The scholars whose theories he inventoried are mostly of mainline Protestant or Catholic affiliations. The one exception is the evangelical scholar N. T. Wright of Lichfield Cathedral in Staffordshire, England. The implication, of course, is that conservative evangelical interpretations of Paul's writings are "flawed" and deliberately "distorted," and therefore need correcting.
So Sheler's selection of thinkers gaze at Paul from a variety of angles and promote, in Sheler's words, "provocative theories." For instance, according to some scholars Paul was a scrappy Jewish zealot who saw in Christianity a chance to advance his own agenda of rebellion against Rome. Another writer says Paul was confused. Since he had never personally known Jesus, he misunderstood the ways of Jesus and created his own version of what the church should be. He then advanced that version among the Gentiles, in relative isolation and comparative ignorance of the work of apostles like Peter who were missionaries to fellow Jews. Or, others argue that Paul never intended to start another religion but only to expand and reform traditional Jewish thinking. And some teach that Paul simply didn't care about the earthly Jesus. For him, Christ was merely a metaphor for love, the divine presence in the hearts of believers.

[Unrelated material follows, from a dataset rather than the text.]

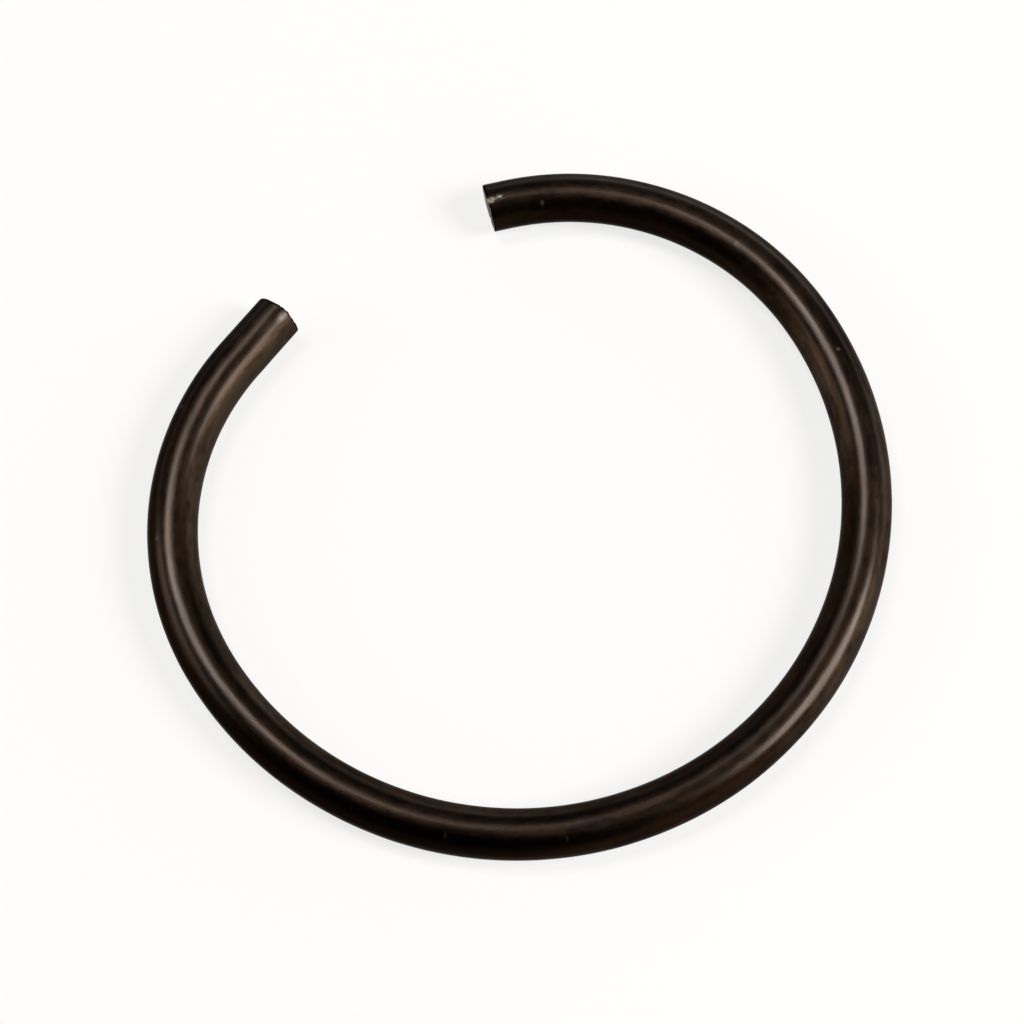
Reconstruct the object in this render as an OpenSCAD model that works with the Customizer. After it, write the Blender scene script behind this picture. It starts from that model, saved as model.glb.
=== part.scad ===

Still others suggest Paul never imagined his teachings would carry beyond the first century, for he firmly expected Christ to return in his lifetime and his doctrinal teachings, such as those on the roles of women in the church, reflect that expectation. Accordingly, he would be surprised to find that his writings were being applied in the twentieth century.
In addition, more extreme views still remain, such as that of John Shelby Spong, who in a 1991 book submitted the notion that Paul was a repressed homosexual. All the while mainstream scholars still challenge the integrity of the Pauline corpus, claiming he probably did not write much of what has been attributed to him.

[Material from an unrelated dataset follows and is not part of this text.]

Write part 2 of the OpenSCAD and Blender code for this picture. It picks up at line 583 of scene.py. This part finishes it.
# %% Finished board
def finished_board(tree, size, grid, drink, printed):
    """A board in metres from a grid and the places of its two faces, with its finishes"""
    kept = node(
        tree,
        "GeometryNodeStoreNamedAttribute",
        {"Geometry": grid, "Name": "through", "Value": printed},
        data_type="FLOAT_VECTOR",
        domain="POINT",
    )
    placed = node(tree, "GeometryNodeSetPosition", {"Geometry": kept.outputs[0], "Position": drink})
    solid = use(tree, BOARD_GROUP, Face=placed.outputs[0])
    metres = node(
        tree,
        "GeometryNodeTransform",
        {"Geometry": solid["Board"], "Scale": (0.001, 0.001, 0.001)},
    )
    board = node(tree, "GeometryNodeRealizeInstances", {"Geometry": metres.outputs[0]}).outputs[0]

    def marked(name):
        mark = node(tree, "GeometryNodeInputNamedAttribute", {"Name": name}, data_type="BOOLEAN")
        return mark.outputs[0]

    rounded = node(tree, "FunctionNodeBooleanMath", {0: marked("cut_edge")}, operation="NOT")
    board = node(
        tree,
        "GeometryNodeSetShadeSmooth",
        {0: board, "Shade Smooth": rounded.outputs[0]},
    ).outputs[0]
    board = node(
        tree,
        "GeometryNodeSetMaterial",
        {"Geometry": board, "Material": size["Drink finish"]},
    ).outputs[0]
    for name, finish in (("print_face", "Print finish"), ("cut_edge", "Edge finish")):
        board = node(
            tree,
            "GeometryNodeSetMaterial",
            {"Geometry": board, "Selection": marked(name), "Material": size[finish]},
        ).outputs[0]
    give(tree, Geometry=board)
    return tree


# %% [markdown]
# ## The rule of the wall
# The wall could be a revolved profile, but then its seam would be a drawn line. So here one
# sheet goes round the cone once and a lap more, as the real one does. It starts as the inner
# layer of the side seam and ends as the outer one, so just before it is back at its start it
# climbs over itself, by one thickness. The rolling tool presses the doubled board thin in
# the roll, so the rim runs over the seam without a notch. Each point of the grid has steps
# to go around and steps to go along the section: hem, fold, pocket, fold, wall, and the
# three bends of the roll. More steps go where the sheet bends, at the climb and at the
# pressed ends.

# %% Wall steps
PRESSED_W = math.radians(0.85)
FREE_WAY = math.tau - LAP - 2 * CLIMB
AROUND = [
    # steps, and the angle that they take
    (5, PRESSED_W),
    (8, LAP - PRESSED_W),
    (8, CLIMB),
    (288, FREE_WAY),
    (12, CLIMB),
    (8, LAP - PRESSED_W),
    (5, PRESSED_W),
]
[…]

Why do these scholars lack consensus about this seminal Christian figure, one of the true shapers of Western history? For the same reason Chief Brody could deny the reality of the island on which he lived.

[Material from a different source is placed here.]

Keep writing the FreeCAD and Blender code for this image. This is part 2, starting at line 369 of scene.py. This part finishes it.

Sheler's article was less a survey of contemporary Pauline studies than it was a survey of the application of postmodern scholarship to contemporary Pauline studies. Each of these theories are produced by scholars who, like our misguided police chief, believe their unique perspective actually constitutes reality.
As its name implies, postmodernism is the baby of modernism. In modernist thought, people were central and truth was discovered. From this, the scientific worldview emerged as the predominant way to interpret experience. Now, however, the postmodern paradigm stretches the centrality of the person to the limits. The individual decides what is true. Having decided, then, a person can easily ignore what someone else says is true, while honorably tolerating the other perspective. It's convenient for everyone, and no one gets offended. But neither does anyone learn the truth.
To facilitate this perspective, neither Sheler nor his flock of scholars ever mention the viewpoint held by most Christians throughout history – that the Bible is authoritative. In order to instill the text with their own predetermined meaning, these scholars must deny any preexistent, specific, discernible, Divine intent.
Sheler has treated us to a handful of "Brody-Bible scholars," those who interpret the Bible while denying the Bible's own claims to be, of all things, the Word of God.
But in the biblical worldview, truth is not decided; rather, it is revealed. God has spoken in the biblical text, so the meaning resides in the text, not in the reader. The text then imposes upon the reader the obligation to learn what the author meant at the time, what God was saying in those words then, and how God speaks in those words today.
This simple addition to the interpretive equation entirely changes Sheler's survey of ponderings on Paul. By ignoring the concept of revealed truth, the scholars conveniently release themselves from the obligation to respond to that truth. Then they could manipulate the text to mean whatever they wanted. If, however, the writings of Paul were inspired of God, then they are authoritative. And not only for the first century, but because of God's role in that revelation, the words and their intended meanings transcend time. Therefore, the words of Paul impose the Word of God on those scholars.
Yet, we must be careful, lest we pass judgement too selectively. These scholars tumbled into fallacious reasoning and ended up postmodernizing Paul. A just verdict has been passed down. But before we leave the jury box, let's admit that we can succumb to the same tendency. The truth is, there's a little Brody in all of us. We are naturally inclined to shape our interpretation of God's Word according to our own designs and desires. Postmodernist interpretations are as common at church as they are in those ivory towers. When we gather in our small group Bible studies, how often do class members nod their heads to verify virtually any personal adaptation of the words of Paul, regardless of his original meaning? When we elevate a desire for consensus and harmony above a commitment to truth, we forsake one of the most important questions of biblical interpretation: What did the author mean when he wrote it?
The fact is when we study the Word of God it interprets us. We cannot ignore it. We are called – indeed, compelled – to apply it, to obey it, to admit that it means just what it says. God never offers the luxury of molding His Word to fit our personal agendas, convictions, preferences, or interpretive whims. Whether the reader is a professional scholar, the local pastor, or the most austere member of the Sunday school class, the Word of God remains the Word of God. When Paul wrote, he was led by God to make a point – and that point remains.
The island is always an island, and no one's personal perspective can change that fact. And that, Chief Brody, is the truth.